Following this substantial loss, the huge Irishman lapsed into a fit of dark despair, which no amount of drink could dispel. In June, 1783, in his elegant apartment on Cockspurstreet, Byrne, one of England's most famous giants, died at the young age of twenty-two.
Fearing on his deathbed that the surgeons would try to get his body and dissect it, Byrne asked that he be buried at sea. His great fear of the surgeons was not unfounded, as this June 5, 1783, newspaper account confirms: "The whole tribe of surgeons put in a claim for the poor departed Irish Giant, and surrounded his house just as Greenland harpooners would an enormous whale.
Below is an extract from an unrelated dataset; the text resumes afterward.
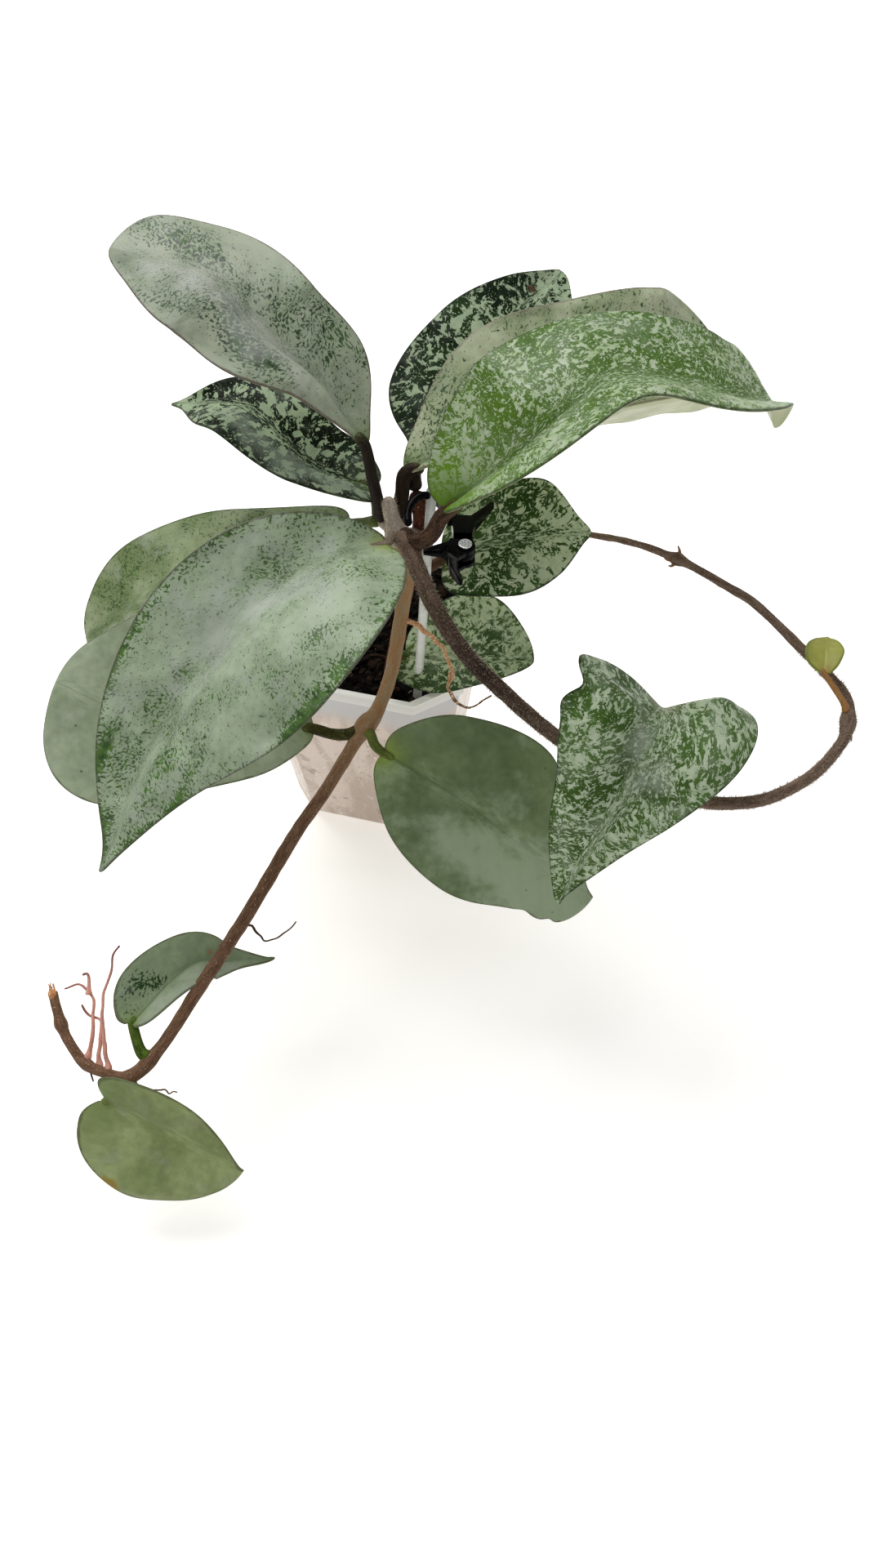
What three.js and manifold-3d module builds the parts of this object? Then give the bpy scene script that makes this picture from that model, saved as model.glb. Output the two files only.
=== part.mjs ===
// A young hoya in a square nursery pot: stems tied to a thin stake by a spring clip, leaves on stalks.
// Millimetres, +Z up. The origin is the middle of the pot's underside, and the pot's front faces -Y.
import * as THREE from 'three';
import { mergeVertices } from 'three/addons/utils/BufferGeometryUtils.js';
import Module from 'manifold-3d';

const wasm = await Module();
wasm.setup();

// Driving dimensions, pot and soil
const POT_RIM_WIDTH = 80;
const POT_BASE_WIDTH = 57;
const POT_HEIGHT = 90;
const RIM_BAND_HEIGHT = 5;
const RIM_BAND_STEP = 1.2;
const RIM_CHAMFER = 14;
const BASE_CHAMFER = 9;
const WALL = 1.3;
const FLOOR = 2;
const FOOT_HEIGHT = 3;
const FOOT_SIZE = 7;
const FOOT_INSET = 9;
const PAD_RADIUS = 6;
const DRAIN_RADIUS = 3;
const DRAIN_SPACING = 15;
const SOIL_HEIGHT = 82;
const SOIL_LUMP = 1.1;
const GAP = 0.3;

// Driving dimensions, stake, stems and clip
const STAKE_RADIUS = 1.5;
const STAKE_FOOT = [22.5, -27, 40];
const STAKE_TOP = [31, -32.5, 175];
const STALK_RADIUS = 1.7;
const ROOT_RADIUS = 0.6;
const CLIP_PIVOT = [43.1, -42.9];
const CLIP_BOTTOM = 159.6;
const CLIP_TOP = 165.2;
const CLIP_DISC = 2.9;
const LOWER_DISC_TOP = 160.7;
const BACK_DISC = [162.2, 163.6];
const UPPER_DISC_FOOT = 163.9;
const CLAW = [162, 164.6];
const PIN_RADIUS = 0.9;
const PIN_HOLE = 1.15;
const PIN_HEAD = 1.95;
const PIN_HEAD_HEIGHT = 0.7;
const SPRING_RADIUS = 1.9;
const SPRING_WIRE = 0.25;
const SPRING_FOOT = 161.05;
const SPRING_PITCH = 0.6;
const SPRING_TURNS = 1.25;
const SPRING_LEG = 0.9;

// Driving dimensions, leaves
const BLADE_EDGE = 0.8;
const BLADE_MIDDLE = 1.7;
const BLADE_ROWS = 14;
const BLADE_COLUMNS = 8;
const LOBE_FADE = 4;
const SIDE_WAVE_SHIFT = 0.37;

const vec = (p) => new THREE.Vector3(...p);
const radians = THREE.MathUtils.degToRad;
const mix = THREE.MathUtils.lerp;

// A closed geometry from rows of points, triangles given by three indices each
function closedGeometry(points, triangles) {
  const geometry = new THREE.BufferGeometry();
  geometry.setAttribute('position', new THREE.Float32BufferAttribute(points.flat(), 3));
  geometry.setIndex(triangles.flat());
  return geometry;
}

// three.js geometry to a solid that can be joined and cut
function solidOf(geometry) {
  const bare = geometry.clone();
  for (const name of Object.keys(bare.attributes)) {
    if (name !== 'position') bare.deleteAttribute(name);
  }
  const merged = mergeVertices(bare, 1e-4);
  return new wasm.Manifold(new wasm.Mesh({
    numProp: 3,
    vertProperties: new Float32Array(merged.attributes.position.array),
    triVerts: new Uint32Array(merged.index.array),
  }));
}

// The solid back as three.js geometry
function geometryOf(solid) {
  const mesh = solid.getMesh();
  const geometry = new THREE.BufferGeometry();
  geometry.setAttribute('position', new THREE.BufferAttribute(new Float32Array(mesh.vertProperties), 3));
  geometry.setIndex(new THREE.BufferAttribute(new Uint32Array(mesh.triVerts), 1));
  return geometry;
}

// A closed tube along a smooth curve through the points; its radius changes from start to end
// and may swell at nodes given as [share of the length, extra radius, half length in mm]. Grown, it
// is that much thicker and longer, to cut room for itself in a neighbour.
function tube(points, radii, sides, step, swellings = [], grow = 0) {
  const curve = new THREE.CatmullRomCurve3(points.map(vec), false, 'catmullrom', 0.5);
  curve.arcLengthDivisions = 400;
  const length = curve.getLength();
  const rings = Math.max(2, Math.round(length / step));
  const frames = curve.computeFrenetFrames(rings, false);
  const vertices = [];
  for (let i = 0; i <= rings; i += 1) {
    const u = i / rings;
    const past = i === 0 ? -grow : i === rings ? grow : 0;
    const centre = curve.getPointAt(u).addScaledVector(curve.getTangentAt(u), past);
    let radius = mix(radii[0], radii[1], u) + grow;
    for (const [place, extra, reach] of swellings) {
      const off = ((u - place) * length) / reach;
      radius += extra * Math.exp(-off * off);
    }
    for (let k = 0; k < sides; k += 1) {
      const turn = (2 * Math.PI * k) / sides;
      const point = centre.clone()
        .addScaledVector(frames.normals[i], radius * Math.cos(turn))
        .addScaledVector(frames.binormals[i], radius * Math.sin(turn));
      vertices.push(point.toArray());
    }
  }
  return closedGeometry(vertices, stackedRings(rings, sides));
}

// Triangles that join rings 0 to count, each of the same number of corners, with flat ends
function stackedRings(count, sides) {
  const triangles = [];
  for (let i = 0; i < count; i += 1) {
    for (let k = 0; k < sides; k += 1) {
      const a = i * sides + k;
      const b = i * sides + ((k + 1) % sides);
      triangles.push([a, b, b + sides], [a, b + sides, a + sides]);
    }
  }
  const last = count * sides;
  for (let k = 1; k < sides - 1; k += 1) {
    triangles.push([0, k + 1, k], [last, last + k, last + k + 1]);
  }
  return triangles;
}

// Corners of a square with cut corners, half the width and the cut given, at one height
function cutSquare(half, cut, z) {
  const near = half - cut;
  return [
    [half, -near, z], [half, near, z], [near, half, z], [-near, half, z],
    [-half, near, z], [-half, -near, z], [-near, -half, z], [near, -half, z],
  ];
}

// A closed solid through cut squares given as [half width, cut, height] from the bottom up
function cutSquareLoft(levels) {
  const vertices = levels.flatMap(([half, cut, z]) => cutSquare(half, cut, z));
  return closedGeometry(vertices, stackedRings(levels.length - 1, 8));
}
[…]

One of them has gone so far as to have a niche made for himself in the giant's coffin, in order to his being ready at hand, on the 'witching time of night, when church-yards yawn.'" In another newspaper that same day appeared this grim story: "Since the death of the Irish Giant, there have been more physical consultations held than ever were convened to keep Harry the Eight in existence. The object of these Esculapian deliberations is to get the poor departed giant into their possession; for which purpose they wander after his remains from place to place, and mutter more fee, faw, fums than ever were breathed by the whole gigantic race, when they attempted to scale heaven and dethrone Jupiter!"